Scraping tabular data with pdfplumber
I got distracted by this toot:
A bot that automatically does stock trades …
… by identifying trades being done by US politicians …
… who probably have inside (I.e. and thus basically illegal-to-act-upon) knowledge of market-moving government info …
… and doing the same trades
He’s up 20% since May 2022
The idea you can track insider trading through the financial disclosure reports of politicians is very appealing. I gave myself a weekend challenge to reproduce the trading strategy. Inevitably, I didn’t finish writing the bot, but I did find that extracting data from PDF tables has got easier since I last tried, so here are some notes.
Specifically: pdfplumber
provides all the things you need. I found it
somewhat difficult to follow the documentation; the most helpful thing is this walkthrough.
pdfplumber
uses various heuristics that work remarkably well to infer cells of
data. It looks for graphical elements, and failing that, looks for vertical (or
horizontal) word alignments.
The table I’m interested in doesn’t have natural vertical delimiters: some of the rows have text that overflows into adjacent “cells”. You can see that in the “COMMENTS” section here:
So I wrote code to:
- find the header, which is present in all examples of this table;
- find the vertical delimiters for that;
- use those delimiter locations as explicit values for extracting cells from the rest of the table
Like this:
import pdfplumber
import re
def locate_table_columns(pdf_page):
"""
Finds the coordinates of table columns on a PDF page.
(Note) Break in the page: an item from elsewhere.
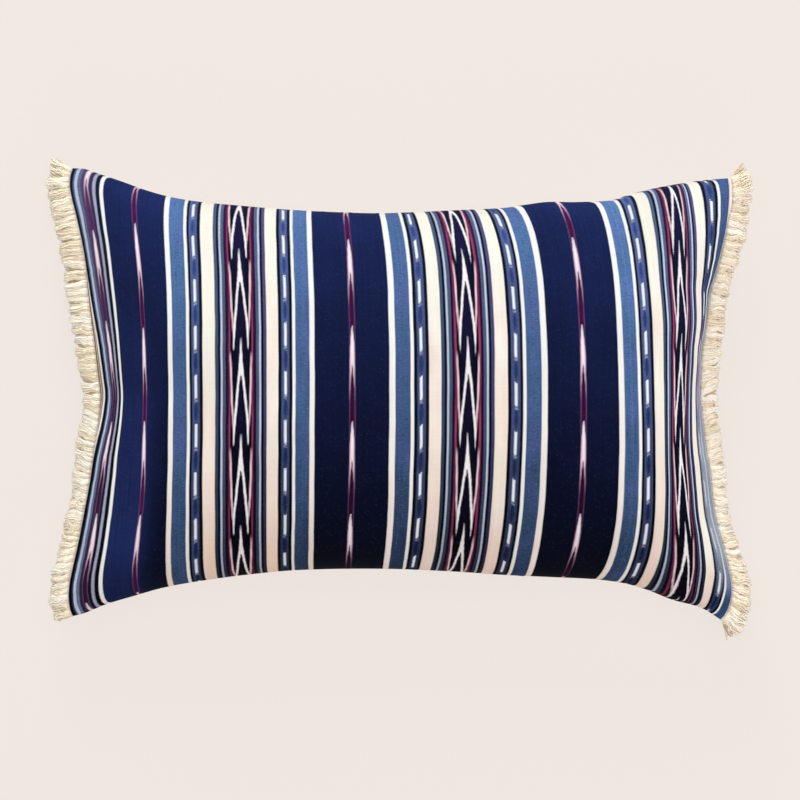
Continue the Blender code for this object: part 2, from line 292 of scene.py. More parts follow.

The function locates the words 'Owner' and '$200?' to define the bounds of the
header row, which helps in determining the columns' coordinates for table extraction.
"""
words_on_page = pdf_page.extract_words()
# Finding specific header keywords to locate the entire header row
owner_header = next((word for word in words_on_page if word["text"] == "Owner"), None)
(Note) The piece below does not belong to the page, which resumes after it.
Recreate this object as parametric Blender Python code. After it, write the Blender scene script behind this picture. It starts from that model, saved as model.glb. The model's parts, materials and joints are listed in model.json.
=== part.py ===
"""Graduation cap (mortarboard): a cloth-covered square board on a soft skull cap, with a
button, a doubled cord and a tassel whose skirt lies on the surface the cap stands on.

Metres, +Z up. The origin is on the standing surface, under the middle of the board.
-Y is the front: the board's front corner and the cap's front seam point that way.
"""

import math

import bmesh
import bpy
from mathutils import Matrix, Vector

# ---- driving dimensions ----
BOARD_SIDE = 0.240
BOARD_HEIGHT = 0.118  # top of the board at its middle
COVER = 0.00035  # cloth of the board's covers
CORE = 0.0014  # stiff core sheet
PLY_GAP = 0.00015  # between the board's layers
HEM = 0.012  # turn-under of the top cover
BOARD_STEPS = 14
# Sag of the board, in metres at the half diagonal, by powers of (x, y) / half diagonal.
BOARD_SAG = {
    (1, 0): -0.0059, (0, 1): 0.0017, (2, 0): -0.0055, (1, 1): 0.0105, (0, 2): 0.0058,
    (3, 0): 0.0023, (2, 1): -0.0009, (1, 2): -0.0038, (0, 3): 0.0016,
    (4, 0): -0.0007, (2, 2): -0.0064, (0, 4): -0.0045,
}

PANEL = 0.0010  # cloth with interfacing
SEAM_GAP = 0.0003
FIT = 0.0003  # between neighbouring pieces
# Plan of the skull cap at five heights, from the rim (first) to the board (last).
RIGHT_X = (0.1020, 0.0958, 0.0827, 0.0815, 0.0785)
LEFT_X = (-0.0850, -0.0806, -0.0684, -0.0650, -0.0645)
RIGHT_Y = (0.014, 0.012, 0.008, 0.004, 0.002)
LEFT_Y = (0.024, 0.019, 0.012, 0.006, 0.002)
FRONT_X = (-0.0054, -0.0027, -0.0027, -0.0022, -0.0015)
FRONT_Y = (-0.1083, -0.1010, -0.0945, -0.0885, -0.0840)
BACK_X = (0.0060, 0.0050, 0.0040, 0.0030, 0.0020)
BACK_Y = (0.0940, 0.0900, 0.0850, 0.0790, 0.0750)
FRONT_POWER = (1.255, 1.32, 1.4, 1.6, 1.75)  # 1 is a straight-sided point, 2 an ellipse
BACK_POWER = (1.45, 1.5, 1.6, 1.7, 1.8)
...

value_header = next((word for word in words_on_page if "$200?" in word["text"]), None)
if owner_header and value_header:
# Extract a bounding box
bbox = [owner_header["x0"], owner_header["top"], value_header["x1"], value_header["bottom"]]
cropped_header = pdf_page.crop(bbox)
# Find the bounding boxes of the words _within_ the header
words_in_header = cropped_header.extract_words(
keep_blank_chars=True, # do not tokenize on spaces, i.e. fit entire lines in 1 box
y_tolerance=20, # fit words wrapped over several lines in 1 box
)
column_coords = [round(word["x0"]) for word in words_in_header]
return column_coords
else:
print("No table found on the page.")
def convert_pdf_to_csv(pdf_filename):
with pdfplumber.open(pdf_filename) as pdf:
for page in pdf.pages:
column_coords = locate_table_columns(page)
if not column_coords:
continue
extracted_table = page.extract_table(
table_settings={
"vertical_strategy": "explicit",
"explicit_vertical_lines": column_coords,
}
)
Postscript 1: it turns out the automatic extraction of the text was actually good enough, and I didn’t need any of that.
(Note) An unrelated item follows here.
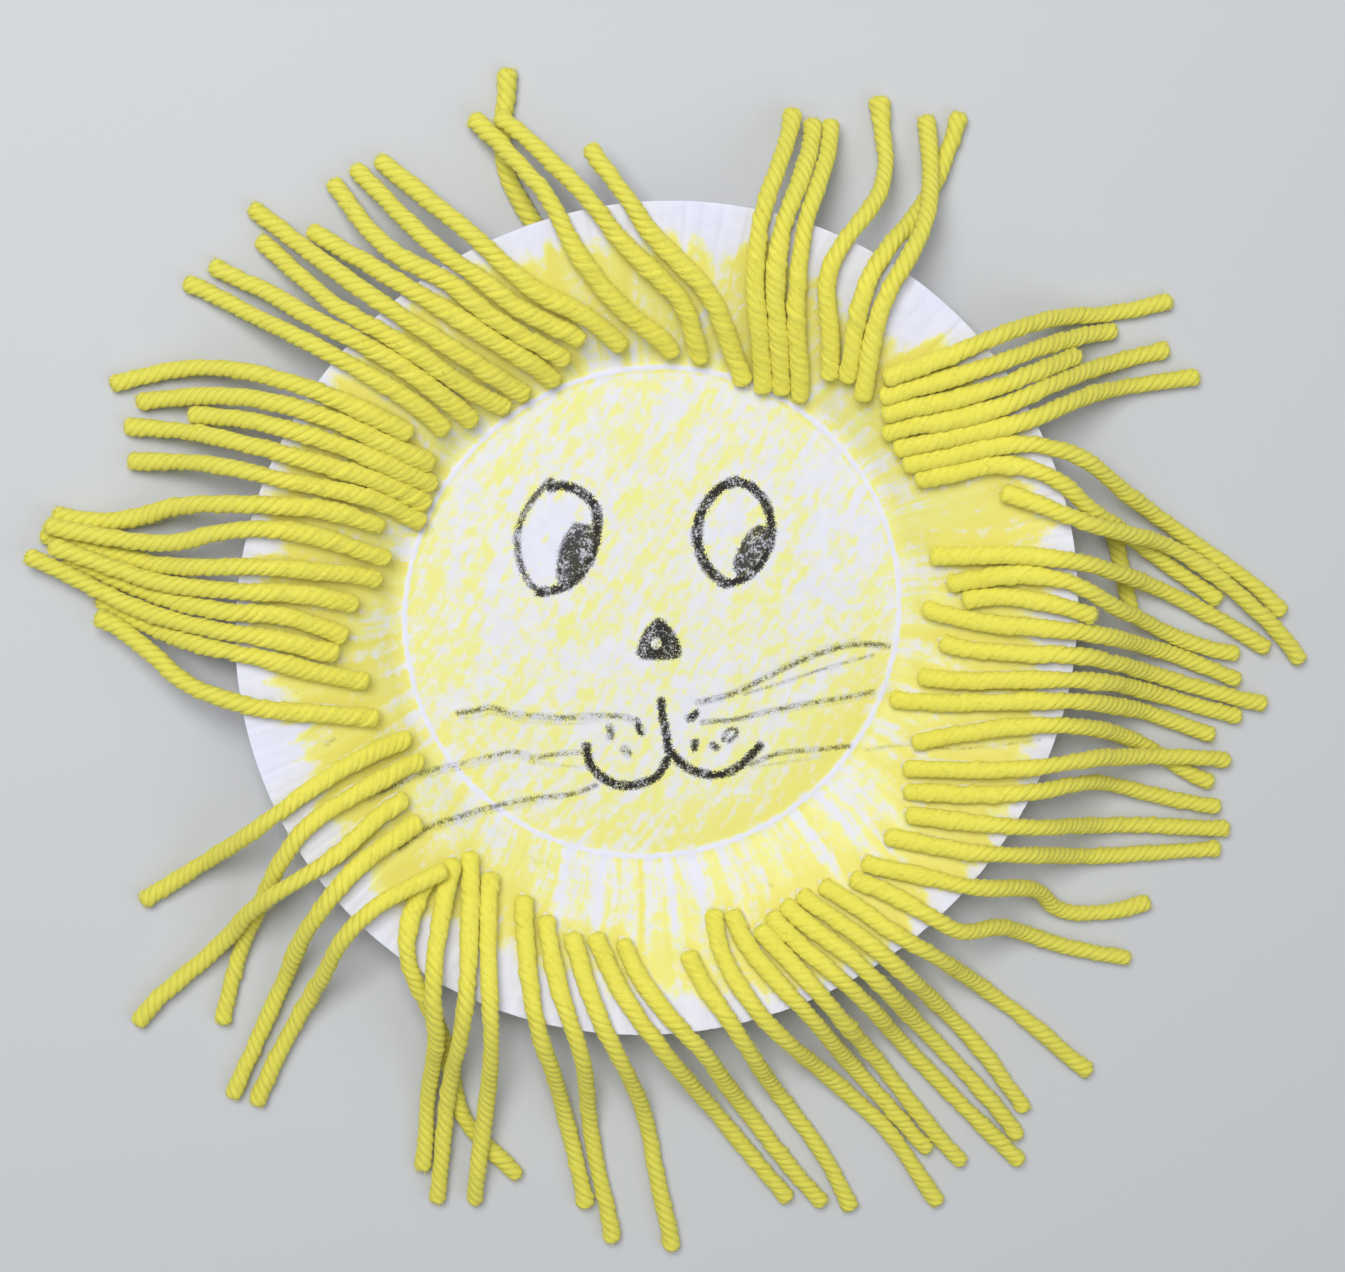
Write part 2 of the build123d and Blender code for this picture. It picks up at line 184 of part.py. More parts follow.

Postscript 2: In the House of Representatives, there’s only 33 representatives in the last two years who registered buy and sell activity of the same stock. Seems like that might be the best indicator of insider trading, in which case it doesn’t feel like a particularly rich dataset. By that measure, the most active trader by far was Michael C. Burgess (Rep) with 32 buy/sell trades in the last two years. The fastest trader was Josh Gottheimer (Dem) who made a ~2% loss on Tesla in a 5 day period.